Surface vs. Transmitted Wavefront

Successful production lines employ a dual-stage strategy:

1. Reflection Mode (Surface): Measure the individual glass/plastic substrates before coating to ensure correct aspheric profile.
2. Transmission Mode (System): Measure the final cemented stack to catch polarization axis errors and lamination defects.

The Future: Holographic and Varifocal Pancakes

The evolution of pancake lenses vr technology is accelerating.

• Varifocal Pancakes: Lenses that physically move or change curvature (Liquid Crystal) to solve the Vergence-Accommodation Conflict (VAC). Metrology systems will need to measure “Through-Focus” performance in real-time.

• Holographic Pancakes: Replacing the reflective polarizer with a Volume Holographic Optical Element (vHOE). This will require metrology systems capable of measuring Bragg selectivity and diffraction efficiency.

The Metrology Imperative

The shift to pancake lenses represents a maturation of the VR industry. We have moved from simple plastic magnifiers to complex, multi-element folded optical systems.

For manufacturers, the message is clear: You cannot build next-generation optics with last-generation tools. The tight tolerances of folded optics demand a new approach to quality control-one that understands polarization, manages ghosting, and visualizes the invisible stress within the material.
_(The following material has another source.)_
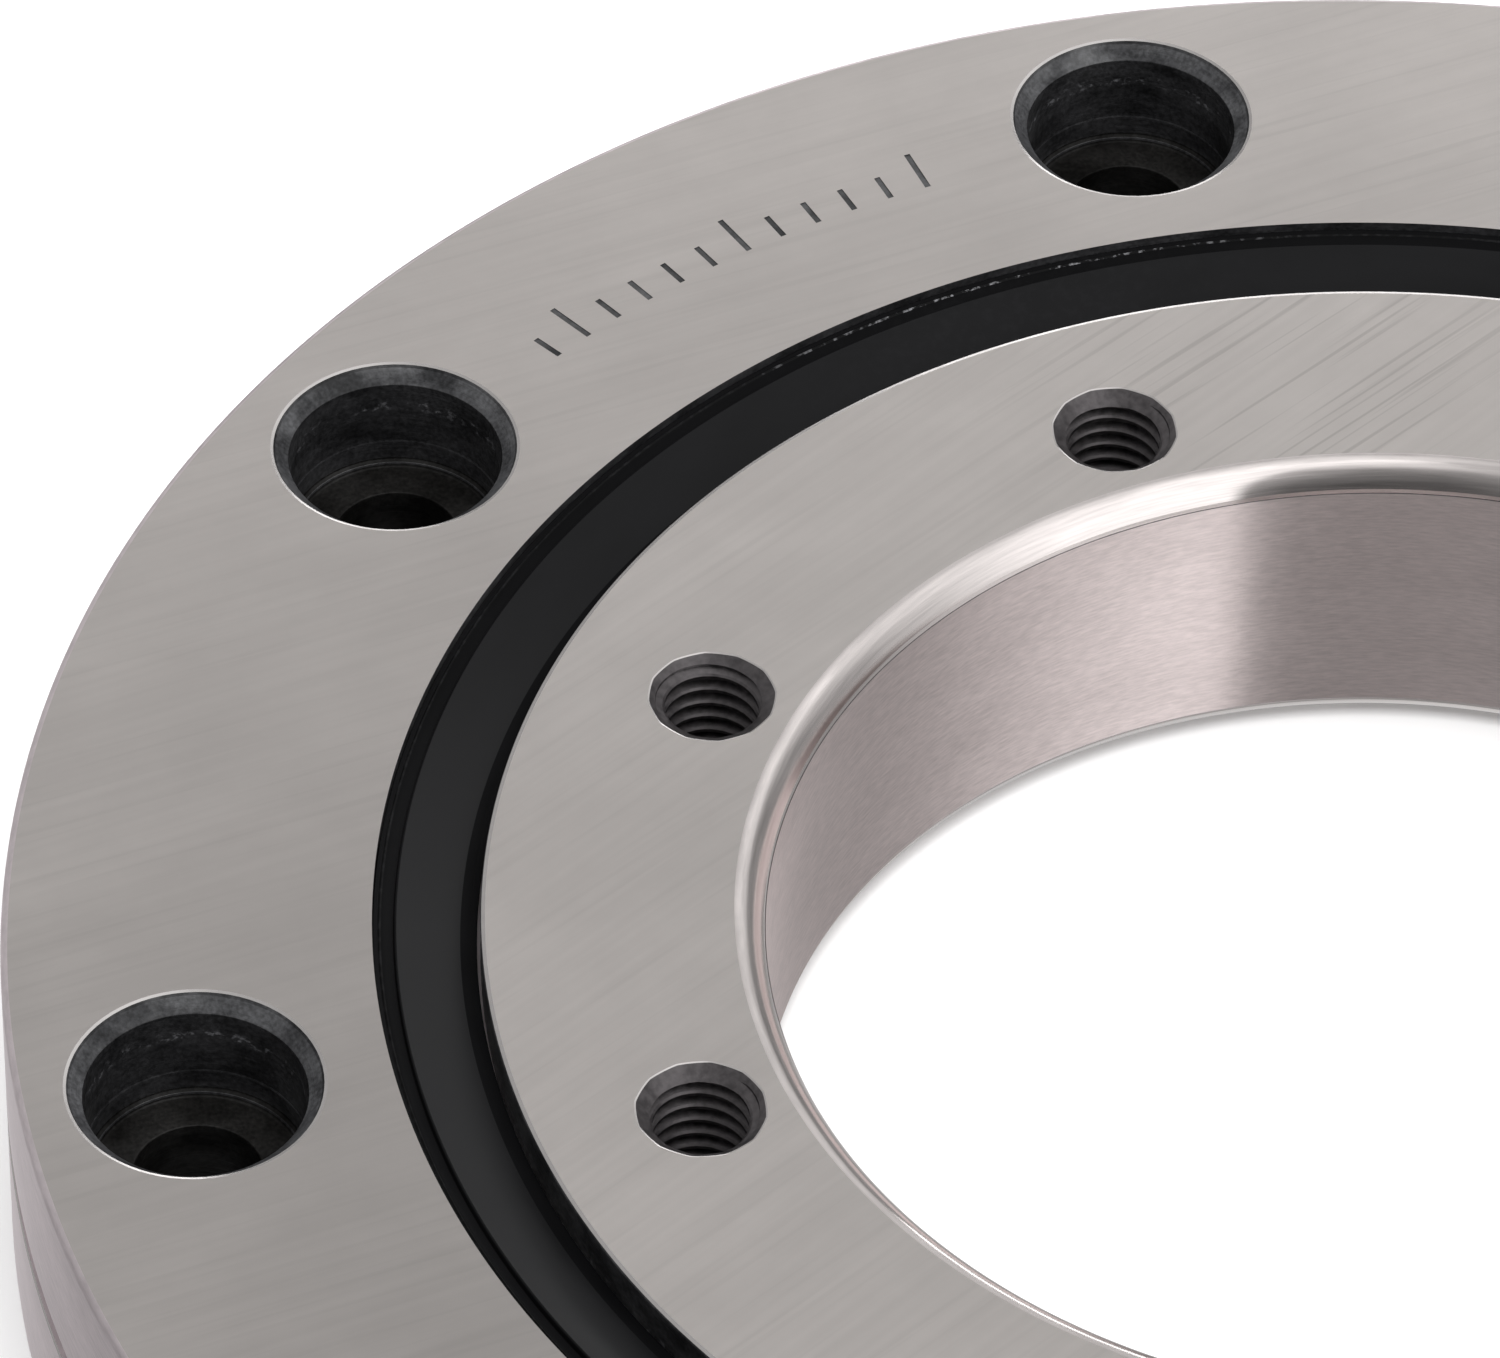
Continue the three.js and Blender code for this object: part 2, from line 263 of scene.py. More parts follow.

Only by mastering these metrology challenges can the industry deliver on the promise of immersive, crystal-clear, and compact Virtual Reality.

Disclaimer: 

This document is intended for educational use only. It does not represent legal, regulatory, or certification advice, and should not be interpreted as a declaration of compliance or approval by Rotlex or any regulatory authority.